**** Dataset content

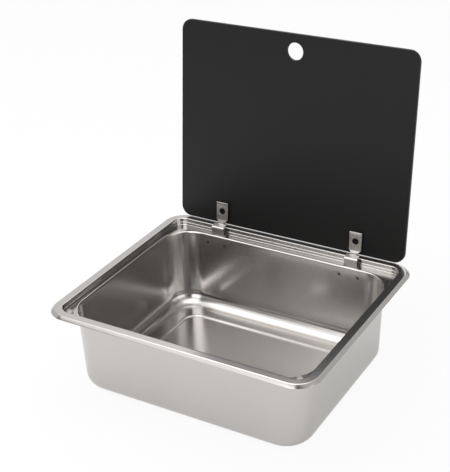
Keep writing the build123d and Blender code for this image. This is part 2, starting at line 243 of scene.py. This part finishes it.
def rowTree():
    # copies of one piece in a row along X, with the row's middle at the piece's own origin
    tree, names, given = newTree("repeatInRow", {"Count": "NodeSocketInt", "Spacing": "NodeSocketFloat",
                                                 "Material": "NodeSocketMaterial"})
    gaps = addNode(tree, "ShaderNodeMath", {"operation": "SUBTRACT", 1: 1.0}, {0: given["Count"]})
    length = addNode(tree, "ShaderNodeMath", {"operation": "MULTIPLY"},
                     {0: gaps.outputs[0], 1: given["Spacing"]})
    half = addNode(tree, "ShaderNodeMath", {"operation": "MULTIPLY", 1: -0.5}, {0: length.outputs[0]})
    start = addNode(tree, "ShaderNodeCombineXYZ", None, {"X": half.outputs[0]})
    step = addNode(tree, "ShaderNodeCombineXYZ", None, {"X": given["Spacing"]})
    row = addNode(tree, "GeometryNodeMeshLine", None,
                  {"Count": given["Count"], "Start Location": start.outputs[0], "Offset": step.outputs[0]})
    copies = addNode(tree, "GeometryNodeInstanceOnPoints", None,
                     {"Points": row.outputs[0], "Instance": given["Geometry"]})
    endTree(tree, copies.outputs[0], given["Material"])
    return tree, names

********

● What is expected
Repeat the material above in full, quoting it exactly.

● Final answer
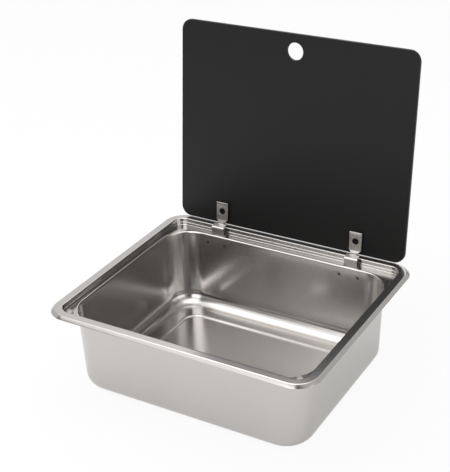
Keep writing the build123d and Blender code for this image. This is part 2, starting at line 243 of scene.py. This part finishes it.
def rowTree():
    # copies of one piece in a row along X, with the row's middle at the piece's own origin
    tree, names, given = newTree("repeatInRow", {"Count": "NodeSocketInt", "Spacing": "NodeSocketFloat",
                                                 "Material": "NodeSocketMaterial"})
    gaps = addNode(tree, "ShaderNodeMath", {"operation": "SUBTRACT", 1: 1.0}, {0: given["Count"]})
    length = addNode(tree, "ShaderNodeMath", {"operation": "MULTIPLY"},
                     {0: gaps.outputs[0], 1: given["Spacing"]})
    half = addNode(tree, "ShaderNodeMath", {"operation": "MULTIPLY", 1: -0.5}, {0: length.outputs[0]})
    start = addNode(tree, "ShaderNodeCombineXYZ", None, {"X": half.outputs[0]})
    step = addNode(tree, "ShaderNodeCombineXYZ", None, {"X": given["Spacing"]})
    row = addNode(tree, "GeometryNodeMeshLine", None,
                  {"Count": given["Count"], "Start Location": start.outputs[0], "Offset": step.outputs[0]})
    copies = addNode(tree, "GeometryNodeInstanceOnPoints", None,
                     {"Points": row.outputs[0], "Instance": given["Geometry"]})
    endTree(tree, copies.outputs[0], given["Material"])
    return tree, names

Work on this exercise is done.